This year’s Australasian Society of Cataract and Refractive Surgery (AUSCRS) meeting was held in Noosa, Queensland from October 17-20.
It was the most successful and well attended in the 22-year history of AUSCRS. Over 400 registered, including doctors, technical and administration staff and industry representatives. There was also a reasonable attendance from New Zealanders this year, although there were far more South Islanders than North Islanders again. The exception to this was Dr Dean Corbett who has become a regular, major contributor to our only major local cataract and refractive surgery meeting of the year. The high numbers this year appeared to be bolstered by an increase in the number of younger ophthalmologists and trainees attending. This year, we also had the highest number of invited overseas speakers to date.
This overall theme of this year’s meeting was Ride the Wave, in keeping with the location. Every session also had its own individual and unique theme, with presenters dressed by AUSCRS organisers in different costumes appropriate to the theme of their session.

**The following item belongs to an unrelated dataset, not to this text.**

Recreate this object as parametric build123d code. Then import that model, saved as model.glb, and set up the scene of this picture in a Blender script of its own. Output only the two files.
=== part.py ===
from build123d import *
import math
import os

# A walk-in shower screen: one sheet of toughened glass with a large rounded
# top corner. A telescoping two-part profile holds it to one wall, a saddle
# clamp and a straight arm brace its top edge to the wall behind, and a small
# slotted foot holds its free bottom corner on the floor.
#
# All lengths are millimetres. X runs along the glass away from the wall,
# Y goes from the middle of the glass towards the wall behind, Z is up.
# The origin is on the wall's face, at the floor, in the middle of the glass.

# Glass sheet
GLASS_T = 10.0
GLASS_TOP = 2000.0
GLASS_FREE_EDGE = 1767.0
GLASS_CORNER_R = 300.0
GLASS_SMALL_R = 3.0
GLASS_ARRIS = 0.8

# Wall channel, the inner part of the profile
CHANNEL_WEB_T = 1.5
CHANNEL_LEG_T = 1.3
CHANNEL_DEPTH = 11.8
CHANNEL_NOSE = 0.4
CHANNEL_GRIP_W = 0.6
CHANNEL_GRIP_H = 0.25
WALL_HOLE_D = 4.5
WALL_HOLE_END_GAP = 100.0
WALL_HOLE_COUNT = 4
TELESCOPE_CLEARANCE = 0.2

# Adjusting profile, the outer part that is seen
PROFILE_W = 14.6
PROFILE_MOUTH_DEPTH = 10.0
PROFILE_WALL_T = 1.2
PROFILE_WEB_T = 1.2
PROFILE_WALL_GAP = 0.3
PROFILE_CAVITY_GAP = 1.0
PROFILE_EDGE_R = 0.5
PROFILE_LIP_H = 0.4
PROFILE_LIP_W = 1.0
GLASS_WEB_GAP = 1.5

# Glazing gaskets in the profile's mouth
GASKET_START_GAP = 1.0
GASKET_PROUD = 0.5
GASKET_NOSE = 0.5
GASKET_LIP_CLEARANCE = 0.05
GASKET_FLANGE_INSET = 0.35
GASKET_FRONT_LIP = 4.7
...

Monofocal vs multifocal IOLs
One of the highlights of AUSCRS is the Gold Medal Lecture and this year’s lecturer was Professor Thomas Kohnen, Department of Ophthalmology chair at Goethe University in Frankfurt. He gave an excellent talk on Presbyopia Correcting IOLs: Current Options and Solutions to Problems, beginning with a discussion on the published results of monovision with monofocal IOLs. He defined the current approach to monovision as targeting a refraction of between -1.00D and -1.50D in the near vision eye, referencing AUSCRS president Professor Graham Barrett’s paper that showed about one quarter achieved spectacle independence. Kohnen also discussed accommodating IOLs and said no currently available accommodative IOL has proved accommodative ability and that not everyone who reads with an accommodating IOL accommodates.